The first stage I encountered is the "There's-Nothing-Wrong-With-Me" Stage, a stage that is frequently reinforced by doctors, friends and family. They said to me, "Well, your pain rating is less every time you come in, we're pretty sure you're getting better," and "We all have our aches and pains sometimes," and "I've seen this before, it goes away in a couple months or years."

I am a high intensity person and was a high intensity student. I held a job, had a social life, worked hard on my academics, sat on many committees. But suddenly I was spending weeks in Percocet-induced hazes, I couldn't drive because my hand hurt too much to hold the steering wheel, I forgot meetings and appointments, took midnight ambulance rides to the ER and knew the location of every 24-hour pharmacy within 40 miles. 

So I crawled into the "Fix-It" Stage. I became convinced that if I just knew what was wrong with me that there would be a diagnosis waiting along with a cure.  

But at some point I had seen about a million doctors for 15-minute appointments that ended before I could barely finish telling them my medical history, and I had to start traveling two hours to Boston to see better doctors. This stage wore me down.

After living in the constant vigilance and disappointment of the "Fix-It" Stage, my emotional exhaustion took hold of me, and I fell into the coma-like "Loneliness" Stage. It dawned on me that all these friends I had were suddenly starting to seem like the ghosts of friends past, acquaintances, fictional characters sending terse and dismissive text messages rather than the wonderful people who threw me a birthday party, or made me a mix CD the semester I fled to Canada, or bought me ice cream during my last breakup.

Finally, like the rolling back of clouds after a storm, I started to emerge from the "Loneliness" Stage. One evening this winter just over two years into my disorder, I made myself a Chronic Illness Blog and an Instagram account with the same theme, and finally I joined a Facebook group.

This is the "Searching-for-Community" Stage. Suddenly, I was surrounded, albeit virtually, by hundreds of people near my age from around the world who were also sick, who also lived in pain, who had lost jobs, or partners, or friends or families because of their health. Suddenly, my glowing screen was overflowing with a group of people who implicitly trusted what I had to say about my body.
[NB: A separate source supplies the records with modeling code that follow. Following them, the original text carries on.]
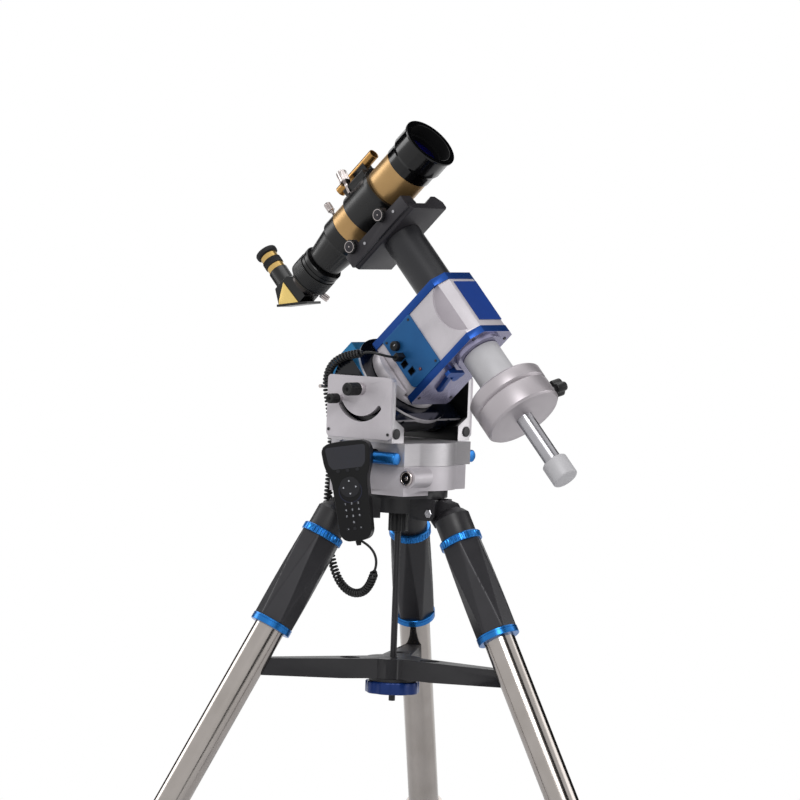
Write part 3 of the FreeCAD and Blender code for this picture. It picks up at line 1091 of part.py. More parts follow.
def make_handset():
    place = handset_frame()
    half = HANDSET_LENGTH / 2
    head, grip = HANDSET_HEAD_WIDTH / 2, HANDSET_GRIP_WIDTH / 2
    shoulder = half - HANDSET_HEAD
    back, face = -HANDSET_THICKNESS / 2, HANDSET_THICKNESS / 2
    outline = ((-head + 6, half), (head - 6, half), (head, half - 8), (head - 2, shoulder),
               (grip, shoulder - HANDSET_SHOULDER), (grip - 3, -half + 8), (grip - 10, -half),
               (-grip + 10, -half), (-grip + 3, -half + 8), (-grip, shoulder - HANDSET_SHOULDER),
               (-head + 2, shoulder), (-head, half - 8))
    case = extruded([V(x, y, back) for x, y in outline], Z_AXIS * HANDSET_THICKNESS)
    heights = [(e, e.CenterOfMass.z) for e in case.Edges]
    rim = [e for e, z in heights if abs(z - back) < 0.01 or abs(z - face) < 0.01]
    case = case.makeChamfer(2.0, rim)
    cuts = [box(WINDOW[:2], WINDOW[2:], (face - WINDOW_DEPTH, face + 1)),
            rod(ARROW_PAD_R + GAP, V(0, ARROW_PAD_W, face - KEY_DEPTH), V(0, ARROW_PAD_W, face + 1))]
    cuts += [rod(KEY_R + GAP, V(x, y, face - KEY_DEPTH), V(x, y, face + 1)) for x, y in key_spots()]
    case = case.cut(cuts)
    node("handset_arrow_pad", moved(key(0, ARROW_PAD_W, ARROW_PAD_R), place))
    node("handset_keys", *[moved(key(x, y), place) for x, y in key_spots()])

    # The hanger: a band over the carry handle and a bridge from it to the back of the case.
    handle = V(-HANDLE_X, 0, HANDLE_Z)
    inner = HANDLE_R + GAP
    outer = inner + HOOK_WALL
    y = (-HOOK_WIDTH, 0)
    band = pipe(outer, inner, handle + Y_AXIS * y[0], handle + Y_AXIS * y[1])
    band = band.cut(box((-HANDLE_X - outer, -HANDLE_X + outer), y, (HANDLE_Z - outer, HANDLE_Z)))
    reach = -HANDSET_OUT
    placed = moved(case, place)
    in_front = moved(box((-2 * head, 2 * head), (-half, half), (back, 4 * face)), place)
    bridge = box((reach, -HANDLE_X - inner), y, (HANDLE_Z - 6, HANDLE_Z + HOOK_WALL)).cut(in_front)
    bridge = bridge.cut(rod(inner, handle + Y_AXIS * y[0], handle + Y_AXIS * y[1]))
    node("handset_case", fused(placed, bridge, band))
    return place


# ---------------------------------------------------------------- cord
def cord_tube(name, radius, points):
    """A tube along straight runs joined by tangent arcs, each as large as its two runs allow."""
    edges = []
    start = points[0]
    length = 0.0
    for before, corner, after in zip(points, points[1:], points[2:]):
        into, out = corner - before, after - corner
        half_turn = into.getAngle(out) / 2
        shorter = min(into.Length, out.Length)
        bend = 0.45 * shorter / math.tan(half_turn)
        into, out = into.normalize(), out.normalize()
        cut = 0.45 * shorter
        first, last = corner - into * cut, corner + out * cut
        bisector = (out - into).normalize()
        middle = corner + bisector * (bend / math.cos(half_turn) - bend)
        edges += [Part.LineSegment(start, first).toShape(), Part.Arc(first, middle, last).toShape()]
        length += (first - start).Length + 2 * half_turn * bend
        print(f"{name}: bend radius {bend:.1f}, {bend / radius / 2:.1f} diameters, turn "
              f"{math.degrees(2 * half_turn):.0f}, run {out.Length * (after - corner).Length:.0f}")
        start = last
    edges.append(Part.LineSegment(start, points[-1]).toShape())
    length += (points[-1] - start).Length
    section = Part.Wire([Part.makeCircle(radius, points[0], points[1] - points[0])])
    tube = Part.Wire(edges).makePipeShell([section], True, False)
    print(f"{name}: length {length:.1f}, volume over section times length "
          f"{tube.Volume / (math.pi * radius ** 2 * length):.4f}")
    return tube


def clear_of(end, neighbour, distance):
    """The end of a run, drawn back toward its neighbour to clear a face of another body."""
    return end + (neighbour - end).normalize() * distance


def make_cord(handset_place):
    left = FLANGE_X[0] + FLANGE_STEP
    plug_end = left - PANEL_THICKNESS - PLUG_SIZE[2]
    half_s, half_t = PLUG_SIZE[0] / 2 - GAP, PLUG_SIZE[1] / 2 - GAP
    plug = box((plug_end, left + SOCKET_DEPTH - GAP), (PLUG[0] - half_s, PLUG[0] + half_s),
               (PLUG[1] - half_t, PLUG[1] + half_t))
    node("cord_plug", *in_head(plug))
    plug_face = HEAD_FRAME.multVec(V(plug_end, *PLUG))
    outlet = handset_place.multVec(V(0, -HANDSET_LENGTH / 2 + CORD_INSERT, 0))
    lead = [clear_of(plug_face, LEAD_ROUTE[0], PLUG_CLEARANCE), *LEAD_ROUTE,
            clear_of(COIL_ROUTE[0], LEAD_ROUTE[-1], COIL_CLEARANCE)]
    node("cord_lead", cord_tube("cord_lead", LEAD_R, lead))
    node("cord_coil", cord_tube("cord_coil", COIL_R, COIL_ROUTE))
    node("cord_tail", cord_tube("cord_tail", LEAD_R, [COIL_ROUTE[-1], *TAIL_ROUTE, outlet]))


def build():
    make_tripod_head()
    for number, angle in enumerate(LEG_ANGLES, 1):
        make_leg(number, angle)
    make_spreader()
    make_centre_rod()
    make_lower_base()
    make_fork()
    make_fork_fittings()
    make_ra_housing()
    make_ra_drum()
    make_dec_housing()
    make_clutch_lever()
    make_dec_shaft()
    make_saddle()
    make_tube()
    make_focuser()
    make_diagonal()
    make_clamshell()
    make_cord(make_handset())
    os.makedirs("parts", exist_ok=True)
    for name, shape in nodes.items():
        shape.exportStep(f"parts/{name}.step")
    print(f"{len(nodes)} nodes written")


build()
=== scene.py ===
"""A small gold refractor on a blue and silver equatorial mount, dressed for rendering.

Pieces are drawn in millimetres in the frame of what carries them and are then baked into the row frame in
metres. LEG[n] has +X outward and +Z up the leg. HEAD is (x, s, t), with s along the declination axis and t
along the polar axis. HANDSET has +Y up the handset and +Z out of its face.
"""
import json
import math
import bmesh
import bpy
from mathutils import Matrix, Vector


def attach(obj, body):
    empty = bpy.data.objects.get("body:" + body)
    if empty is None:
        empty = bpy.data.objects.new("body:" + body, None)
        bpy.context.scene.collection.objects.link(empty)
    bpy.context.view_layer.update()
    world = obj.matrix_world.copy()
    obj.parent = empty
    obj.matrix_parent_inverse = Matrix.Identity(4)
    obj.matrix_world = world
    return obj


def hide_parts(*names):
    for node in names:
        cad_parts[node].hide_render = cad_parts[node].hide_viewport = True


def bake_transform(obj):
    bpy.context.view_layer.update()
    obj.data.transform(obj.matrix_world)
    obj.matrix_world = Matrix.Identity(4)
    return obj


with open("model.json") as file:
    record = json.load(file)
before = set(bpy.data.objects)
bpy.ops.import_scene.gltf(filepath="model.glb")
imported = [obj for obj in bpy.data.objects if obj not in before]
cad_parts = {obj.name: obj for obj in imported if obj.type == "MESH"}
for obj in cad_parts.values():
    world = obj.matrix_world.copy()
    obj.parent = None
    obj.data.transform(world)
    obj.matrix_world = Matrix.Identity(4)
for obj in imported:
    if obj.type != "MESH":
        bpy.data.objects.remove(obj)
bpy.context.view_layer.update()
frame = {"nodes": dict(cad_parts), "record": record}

MM = 0.001
UP = Vector((0, 0, 1))


# ---------------------------------------------------------------- frames
def axes(x, y, z, origin):
    """A matrix from three directions and an origin in millimetres; its own unit is the millimetre."""
    turn = Matrix((x, y, z)).transposed().to_4x4()
    return Matrix.Scale(MM, 4) @ Matrix.Translation(origin) @ turn


def facing(direction, origin=(0, 0, 0)):
    """A millimetre frame whose +Z points along a direction."""
    return Matrix.Translation(origin) @ Vector(direction).to_track_quat("Z", "Y").to_matrix().to_4x4()


ROW = Matrix.Scale(MM, 4)

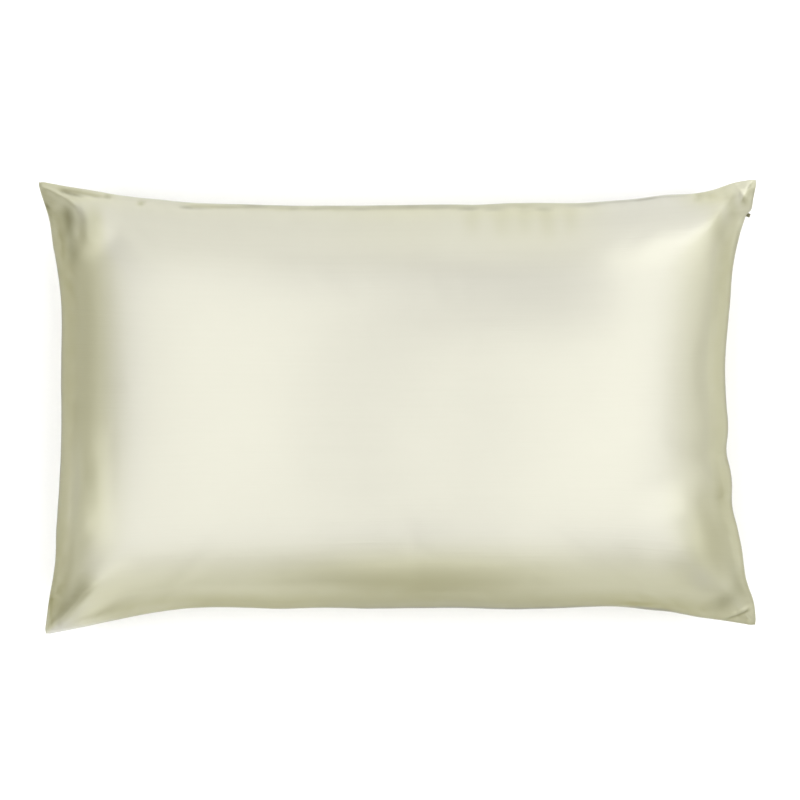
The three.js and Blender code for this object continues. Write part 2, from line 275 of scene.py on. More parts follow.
# The filling presses the two panels out against their seam, which stays where it is sewn. A panel
# cut a little large for its filling buckles softly, most of all beside the seam.
seam_points = case.vertex_groups.new(name="seam")
seam_points.add([int(k) for k in np.flatnonzero(panel[:, 2] == 0)], 1.0, "REPLACE")
filling = case.modifiers.new("filling", "CLOTH")
filling.settings.vertex_group_mass = "seam"
filling.settings.use_pressure = True
filling.settings.uniform_pressure_force = 4.0
filling.settings.shrink_min = -SPARE_CLOTH
filling.settings.bending_stiffness = 0.3
filling.settings.effector_weights.gravity = 0.0
filling.point_cache.frame_end = SETTLING_FRAMES
for number in range(1, SETTLING_FRAMES + 1):
    bpy.context.scene.frame_set(number)
evaluated = case.evaluated_get(bpy.context.evaluated_depsgraph_get())
moved = read_rows(evaluated.data.vertices, "co") / MM - sewn_shape
case.modifiers.remove(filling)
case.vertex_groups.clear()
bpy.context.scene.frame_set(1)
reach = np.linalg.norm(moved, axis=1, keepdims=True)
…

It's been two and a half years since I got sick. What started as pain in my left tricep has turned into intermittent full body pain, extreme exhaustion and smidgen of memory loss as a side effect of a medication. Doctors have never been able to find out what is wrong with me. Of the rare disease community I am part of, a small subgroup that lives in painful mystery, always wondering if one day medical science will have the tools to figure me and the rest of us out.

Like any scrape that turns into a scar, any good relationship that ends badly, like any major life experience, you can't be who you once were. Some days I crave the control I once had. But today I have the world's sweetest cat snoring on my lap, an amazing man sitting next to me, one who knew I was sick when we met and nevertheless chose to be my partner even if it means he has to do my dishes (his least favorite chore) every once in a while. And I have a new community, a community that says point blank "You don't deserve what's happening to you, your anger is legitimate, but you do deserve to be enveloped by happiness, support and love and we're going to give that to you."

We've partnered with Inspire, a company that builds and manages online support communities for patients and caregivers, on this patient-focused series. Once a month, patients affected by serious and often rare diseases share their unique stories.

Emma Opitz is 24 years old and living in Western Massachusetts. Originally from Utah and Montana, she is the daughter of prominent pediatric geneticist John M. Opitz, MD, and fetal alcohol syndrome specialist Susan O. Lewin, MD. Emma has a degree in neuroscience from Hampshire College and currently works at an alternative school. She is active in her work on her Instagram for her project the Chronic Pain Portrait Project, a series of photographs about the places in her body she hurts the most every day, and her Tumblr about her illness, Left Not Abled. In her spare time she embroiders, a task that her best friend, Poppy the cat, loves to help with.